• Job: Output the full material exactly as it appears here.

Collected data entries
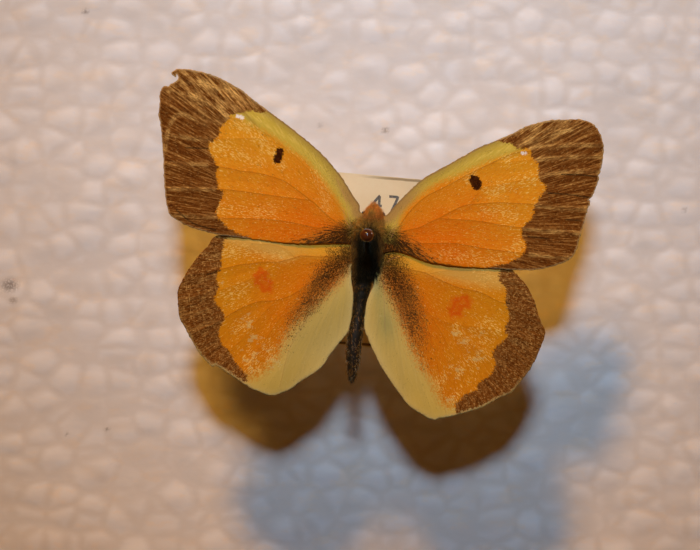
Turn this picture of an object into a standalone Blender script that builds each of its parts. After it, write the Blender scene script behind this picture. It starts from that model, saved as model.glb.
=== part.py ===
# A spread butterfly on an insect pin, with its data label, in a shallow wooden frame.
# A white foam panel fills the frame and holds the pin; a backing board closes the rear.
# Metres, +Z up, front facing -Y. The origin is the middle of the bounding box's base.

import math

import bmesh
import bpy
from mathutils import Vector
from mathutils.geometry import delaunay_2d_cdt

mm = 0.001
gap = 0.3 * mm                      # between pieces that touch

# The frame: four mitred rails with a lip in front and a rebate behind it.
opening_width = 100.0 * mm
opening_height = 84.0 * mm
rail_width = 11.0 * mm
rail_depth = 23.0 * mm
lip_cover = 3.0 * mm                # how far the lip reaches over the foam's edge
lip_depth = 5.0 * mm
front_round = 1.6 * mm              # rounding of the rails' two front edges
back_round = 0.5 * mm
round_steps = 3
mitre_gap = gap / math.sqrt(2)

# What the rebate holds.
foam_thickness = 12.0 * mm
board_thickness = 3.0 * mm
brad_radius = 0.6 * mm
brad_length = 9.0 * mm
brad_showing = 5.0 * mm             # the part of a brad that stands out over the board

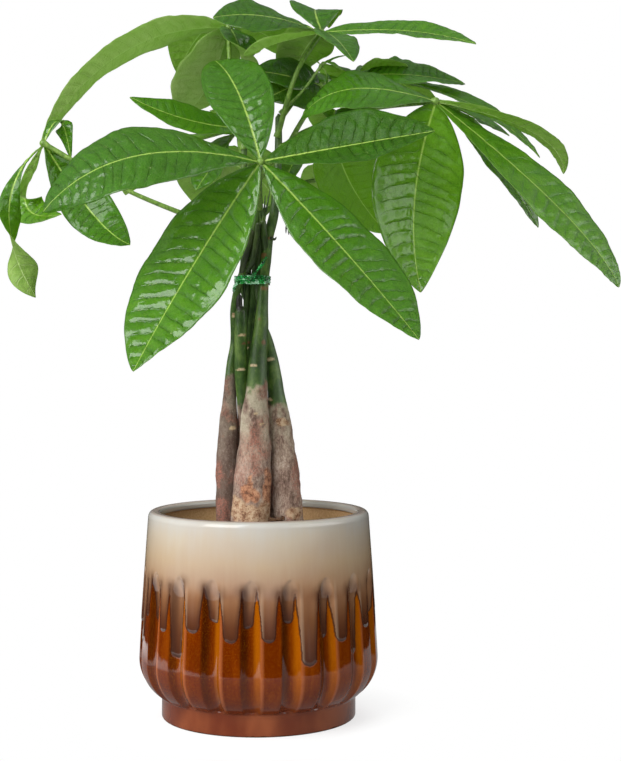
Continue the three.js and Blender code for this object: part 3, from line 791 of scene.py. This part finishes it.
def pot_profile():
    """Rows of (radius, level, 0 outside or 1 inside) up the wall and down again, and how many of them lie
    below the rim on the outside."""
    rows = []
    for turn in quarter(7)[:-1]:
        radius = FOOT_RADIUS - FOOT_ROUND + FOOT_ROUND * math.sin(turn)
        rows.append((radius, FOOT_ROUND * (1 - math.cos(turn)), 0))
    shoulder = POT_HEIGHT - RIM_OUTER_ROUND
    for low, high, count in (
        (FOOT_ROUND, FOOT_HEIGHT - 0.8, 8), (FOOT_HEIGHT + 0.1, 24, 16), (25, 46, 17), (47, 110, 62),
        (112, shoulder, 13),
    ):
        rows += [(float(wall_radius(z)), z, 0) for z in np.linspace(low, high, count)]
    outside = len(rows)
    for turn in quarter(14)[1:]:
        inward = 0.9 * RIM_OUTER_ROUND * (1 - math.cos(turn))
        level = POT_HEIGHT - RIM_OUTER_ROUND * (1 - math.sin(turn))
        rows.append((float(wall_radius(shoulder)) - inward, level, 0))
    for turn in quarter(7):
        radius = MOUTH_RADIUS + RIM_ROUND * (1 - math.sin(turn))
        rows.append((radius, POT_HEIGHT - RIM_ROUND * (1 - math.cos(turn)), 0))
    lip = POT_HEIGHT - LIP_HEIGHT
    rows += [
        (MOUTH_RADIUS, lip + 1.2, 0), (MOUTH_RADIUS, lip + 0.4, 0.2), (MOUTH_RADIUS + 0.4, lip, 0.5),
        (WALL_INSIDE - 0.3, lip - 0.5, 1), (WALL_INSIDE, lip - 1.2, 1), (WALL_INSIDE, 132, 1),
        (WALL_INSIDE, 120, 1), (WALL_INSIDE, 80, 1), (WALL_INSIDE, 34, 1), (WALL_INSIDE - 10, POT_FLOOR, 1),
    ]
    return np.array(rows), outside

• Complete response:
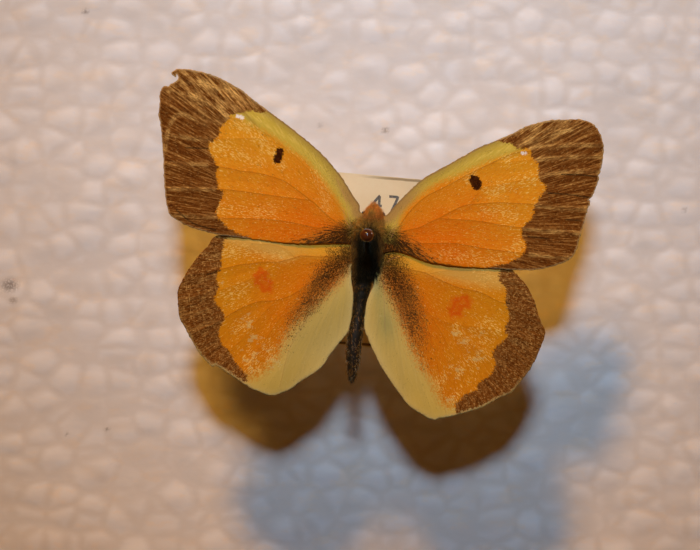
Turn this picture of an object into a standalone Blender script that builds each of its parts. After it, write the Blender scene script behind this picture. It starts from that model, saved as model.glb.
=== part.py ===
# A spread butterfly on an insect pin, with its data label, in a shallow wooden frame.
# A white foam panel fills the frame and holds the pin; a backing board closes the rear.
# Metres, +Z up, front facing -Y. The origin is the middle of the bounding box's base.

import math

import bmesh
import bpy
from mathutils import Vector
from mathutils.geometry import delaunay_2d_cdt

mm = 0.001
gap = 0.3 * mm                      # between pieces that touch

# The frame: four mitred rails with a lip in front and a rebate behind it.
opening_width = 100.0 * mm
opening_height = 84.0 * mm
rail_width = 11.0 * mm
rail_depth = 23.0 * mm
lip_cover = 3.0 * mm                # how far the lip reaches over the foam's edge
lip_depth = 5.0 * mm
front_round = 1.6 * mm              # rounding of the rails' two front edges
back_round = 0.5 * mm
round_steps = 3
mitre_gap = gap / math.sqrt(2)

# What the rebate holds.
foam_thickness = 12.0 * mm
board_thickness = 3.0 * mm
brad_radius = 0.6 * mm
brad_length = 9.0 * mm
brad_showing = 5.0 * mm             # the part of a brad that stands out over the board

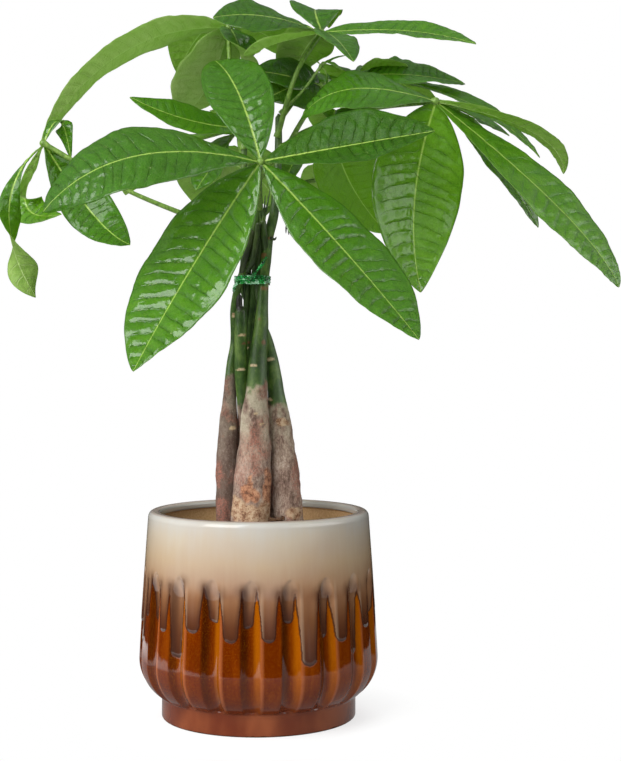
Continue the three.js and Blender code for this object: part 3, from line 791 of scene.py. This part finishes it.
def pot_profile():
    """Rows of (radius, level, 0 outside or 1 inside) up the wall and down again, and how many of them lie
    below the rim on the outside."""
    rows = []
    for turn in quarter(7)[:-1]:
        radius = FOOT_RADIUS - FOOT_ROUND + FOOT_ROUND * math.sin(turn)
        rows.append((radius, FOOT_ROUND * (1 - math.cos(turn)), 0))
    shoulder = POT_HEIGHT - RIM_OUTER_ROUND
    for low, high, count in (
        (FOOT_ROUND, FOOT_HEIGHT - 0.8, 8), (FOOT_HEIGHT + 0.1, 24, 16), (25, 46, 17), (47, 110, 62),
        (112, shoulder, 13),
    ):
        rows += [(float(wall_radius(z)), z, 0) for z in np.linspace(low, high, count)]
    outside = len(rows)
    for turn in quarter(14)[1:]:
        inward = 0.9 * RIM_OUTER_ROUND * (1 - math.cos(turn))
        level = POT_HEIGHT - RIM_OUTER_ROUND * (1 - math.sin(turn))
        rows.append((float(wall_radius(shoulder)) - inward, level, 0))
    for turn in quarter(7):
        radius = MOUTH_RADIUS + RIM_ROUND * (1 - math.sin(turn))
        rows.append((radius, POT_HEIGHT - RIM_ROUND * (1 - math.cos(turn)), 0))
    lip = POT_HEIGHT - LIP_HEIGHT
    rows += [
        (MOUTH_RADIUS, lip + 1.2, 0), (MOUTH_RADIUS, lip + 0.4, 0.2), (MOUTH_RADIUS + 0.4, lip, 0.5),
        (WALL_INSIDE - 0.3, lip - 0.5, 1), (WALL_INSIDE, lip - 1.2, 1), (WALL_INSIDE, 132, 1),
        (WALL_INSIDE, 120, 1), (WALL_INSIDE, 80, 1), (WALL_INSIDE, 34, 1), (WALL_INSIDE - 10, POT_FLOOR, 1),
    ]
    return np.array(rows), outside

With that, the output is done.